Run the regression model:

Code
if (rerun_models) {
  
  fit_belief_diff <- ordbetareg(
    formula = relevance_sliderResponse ~ first_order_belief_change + 
      (1 + first_order_belief_change | submission_id) + (1 + first_order_belief_change | StimID),
    data = d
  )
  
  # TODO check how to run Intercept-only model in ordbetareg
  fit_belief_diff_interceptOnly <- ordbetareg(
    formula = relevance_sliderResponse ~  .,
    data = d |> mutate(Int = 1)
  )
  
  write_rds(fit_belief_diff, "cachedModels-round2/fit_belief_diff.rds")
  write_rds(fit_belief_diff_interceptOnly, "cachedModels-round2/fit_belief_diff_interceptOnly.rds")
  
} else {
  fit_belief_diff <- read_rds("cachedModels-round2/fit_belief_diff.rds")
  fit_belief_diff_interceptOnly <- read_rds("cachedModels-round2/fit_belief_diff_interceptOnly.rds")
}

Test hypothesis 1:

Code
hyp1_summary <- brms::hypothesis(fit_belief_diff, "first_order_belief_change > 0")
loo_comp_hyp1 <- loo_compare(
  list("w/__beliefDiff" = loo(fit_belief_diff),
       "w/o_beliefDiff" = loo(fit_belief_diff_interceptOnly)))
loo_comp_hyp1
               elpd_diff se_diff
w/__beliefDiff     0.0       0.0
w/o_beliefDiff -2235.8      57.4
Code
# Lambert's z-score test
Lambert_test(loo_comp_hyp1)
[1] 0
Code
post_samples <- hyp1_summary$samples |> pull(H1)
HDIs <- HDInterval::hdi(post_samples, credMass = 0.944)

myvars["hyp1PosteriorMean"] <- mean(post_samples) |> round(3)
myvars["hyp1PosteriorHypothesis"] <- hyp1_summary$hypothesis[1,"Post.Prob"]
myvars["hyp1HDILow"] <- HDIs['lower'] |> round(3)
myvars["hyp1HDIHigh"] <- HDIs['upper'] |> round(3)
myvars["hyp1LOODiff"] <- -1* (loo_comp_hyp1[2,1] |> round(3))
myvars["hyp1LOOSE"] <- loo_comp_hyp1[2,2] |> round(3)
myvars["hyp1LOOPValue"] <- Lambert_test(loo_comp_hyp1) |> round(3)

We find support for hypothesis one.

Hypothesis 2: commitment change additionally contributes to relevance rating

We also hypothesize that change in commitment (second_order_belief_change) ratings additionally contributes to predicting relevance ratings. Concretely, we address this hypothesis with a linear beta regression model like for hypothesis 1, but also including the absolute difference in commitment ratings for before and after the answer (and the interaction term).

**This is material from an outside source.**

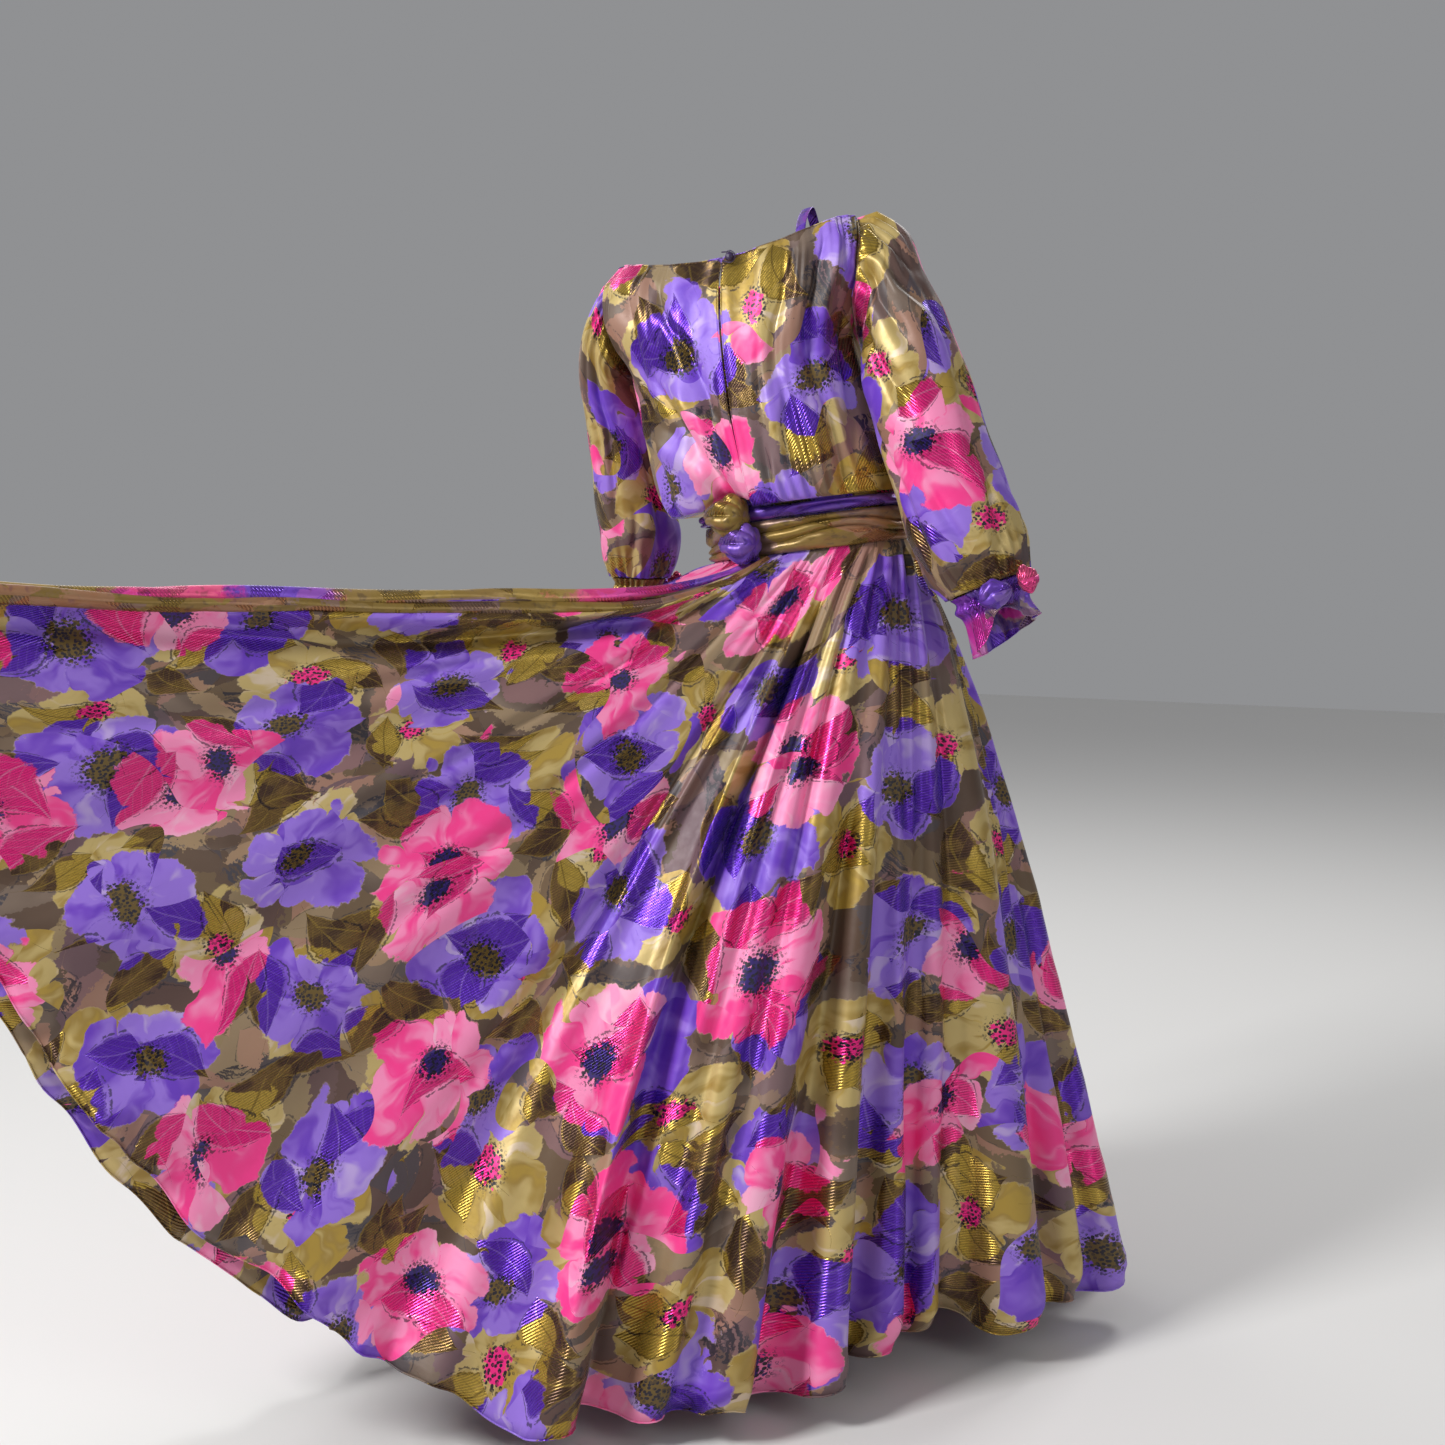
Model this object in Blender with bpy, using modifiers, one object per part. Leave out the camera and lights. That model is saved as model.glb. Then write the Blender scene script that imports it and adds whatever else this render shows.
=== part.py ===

We use the maximal RE-structure. We speak of evidence in favor of this hypothesis if the relevant posterior slope parameter is credibly bigger than zero and a loo-based model comparison favors the more complex model. We speak of evidence against this hypothesis if the loo-based model comparison favors the simpler model.

Run the regression model:

Code
if (rerun_models) {
  
  fit_confidence_diff <- ordbetareg(
    formula = relevance_sliderResponse ~ first_order_belief_change * second_order_belief_change + 
      (1 + first_order_belief_change * second_order_belief_change | submission_id) + 
      (1 + first_order_belief_change * second_order_belief_change | StimID),
    data = d
  )
  
  write_rds(fit_confidence_diff, "cachedModels-round2/fit_confidence_diff.rds")
  
} else {
  fit_confidence_diff <- read_rds("cachedModels-round2/fit_confidence_diff.rds")
}

Test Hypothesis 2:

Code
hyp2_summary <- brms::hypothesis(fit_confidence_diff, "second_order_belief_change > 0")
loo_comp_hyp2 <- loo_compare(list("w/__confidence" = loo(fit_confidence_diff),
                             "w/o_confidence" = loo(fit_belief_diff)))
loo_comp_hyp2
               elpd_diff se_diff
w/__confidence   0.0       0.0  
w/o_confidence -53.5      11.1  
Code
# Lambert's z-score test
Lambert_test(loo_comp_hyp2)
[1] 0
Code
post_samples <- hyp2_summary$samples |> pull(H1)
HDIs <- HDInterval::hdi(post_samples, credMass = 0.944)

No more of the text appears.